As much as I like writing commentaries, however, I could hardly justify the work I put into them on that basis alone. I write them because I am convinced that, as flawed as they are, they help God's people understand God's Word and teach and preach it faithfully. The Christian faith, while centered on the Living Word, Jesus Christ, is defined by the written Word, the Scriptures of the Old and New Testaments. God addresses His people through these writings. When we read or hear Scripture, we read or hear God speaking to us. His words, however, come to us in the form of human words. Scripture is the product of what theologians call "concurrence": God and human beings together producing the words of life. Good commentaries help people grapple with God's Word as this fully divine yet fully human product.

On the one hand, therefore, commentaries illuminate the human element of Scripture. The authors of our biblical books wrote in Hebrew, Aramaic, and Greek. We are very blessed to live in an age, and to speak a language that has many good and varied translations. But no translation is able to communicate the full meaning of the original. Translators have a limited number of words that they can use to bring over into English the meaning of the original text. But where translators have to choose a single word or phrase to convey a particular word, a commentator can spend a paragraph or even more explaining the word.

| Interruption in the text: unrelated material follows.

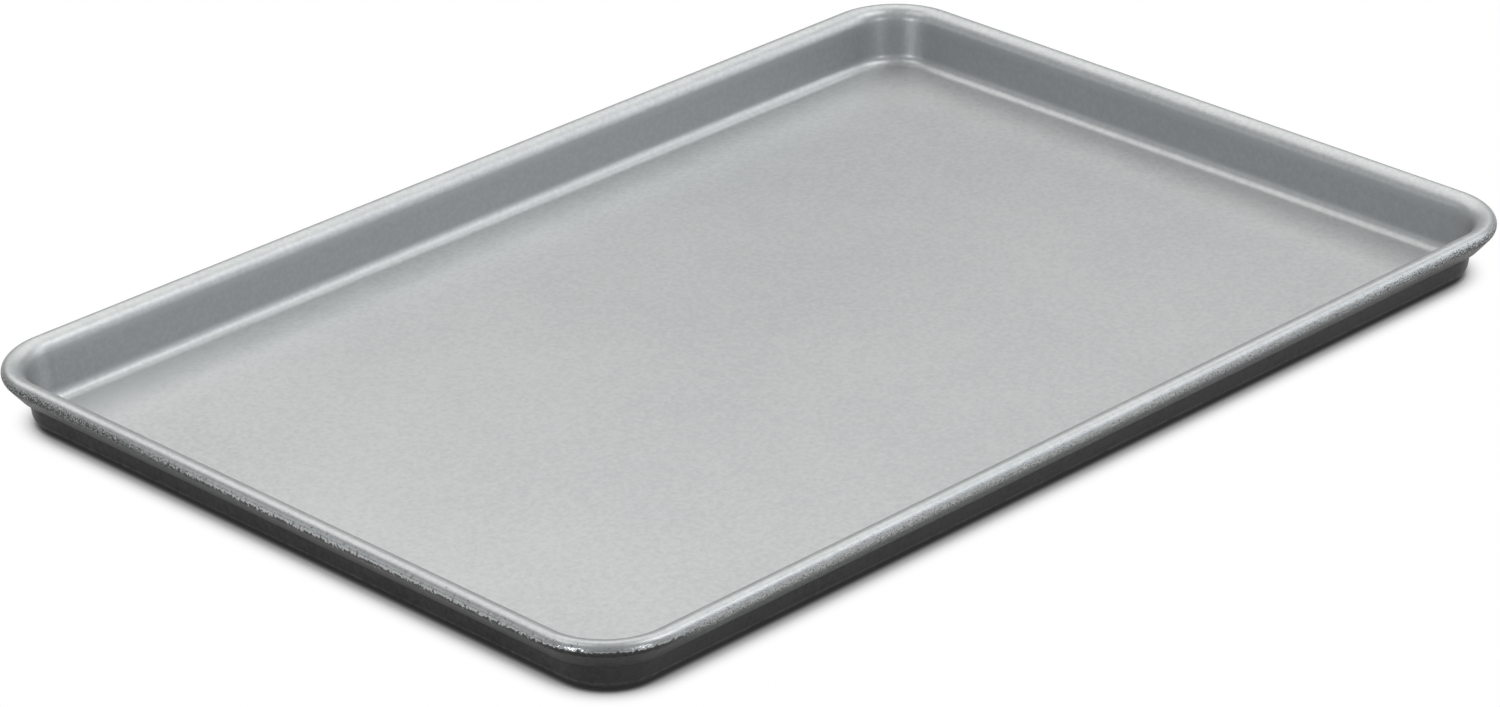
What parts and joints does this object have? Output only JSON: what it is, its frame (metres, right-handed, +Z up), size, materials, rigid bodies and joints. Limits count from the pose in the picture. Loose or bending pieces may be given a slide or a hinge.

Scripture was also written by people immersed in their own cultures—whether the second-millennium BC ancient Near East of Moses or the first-century Greco-Roman world of the Apostle Paul. Good commentators are familiar with those cultures and can illuminate for readers how the words of Scripture might have been "heard" in those contexts. For instance, commentators might explain that terms such as "good news" and "Savior" were used in Paul's day by Roman emperors, who claimed their policies were "good news" because they brought peace and security, "saving" people from the depredations of bandits and the aggression of other nations. First-century Christians would have "heard" Paul's claim that Jesus alone brings true "good news" and is the "Savior" of the world as a challenge to the emperors' claims.

Good commentaries, however, are not satisfied with explanations of the human dimension of Scripture. To be sure, many scholarly commentaries, some of them written by people who do fully appreciate the divine element of Scripture, can be gold mines of useful information. Ultimately, however, a commentary that fails fully to engage both the divine and the human side of Scripture cannot do justice to Scripture—simply because it is, indeed, a divine-human product. The best commentaries, therefore, move from explanation of the linguistic and historical dimensions of the text to engagement with its theological message. We must understand the ancient context in which the Bible was written to appreciate fully its meaning. But we also have to hear the Bible as a Word from God addressed to His people today. Good commentators, therefore, not only explain the ancient situation of the text but the meaning of the text today. To do this well, the commentator must especially be keen to set any particular text in the context of all of Scripture. We call the Scriptures "the Bible" (singular) because the church sees these sixty-six books as ultimately a single book with God as its author. Commentaries usually explain how a particular verse or paragraph fits within the message of the Bible as a whole.

If the ministry of commentaries is important for the church, how can we best utilize this resource? A quick Google search on "commentaries on John" turns up a bewilderingly long list. Which commentaries should we use? First, use more than one. The very best commentator who has ever written made all kinds of mistakes. Comparing commentaries reveals these errors. Second, use commentaries from different times and cultures. John Chrysostom in the ancient church and John Calvin at the time of the Reformation still have a lot to teach us. And we are blessed to live in a time when more and more commentaries are being written by scholars from different parts of the world. Reading commentaries distant from us in time or culture can help reveal our own biases. Third, read commentaries from different theological traditions. We may not agree with everything such commentators say, but they help us think better about the text and why we believe what we do about it. Finally, use different levels of commentaries. Commentaries vary from massive scholarly tomes that require a lot of dedication to plow through to brief, often superficial reflections on the text. Our tendency is to be content to read the easy ones. But it is good to challenge ourselves sometimes with more detailed commentaries. It pays rich dividends in getting us to think more deeply about Scripture.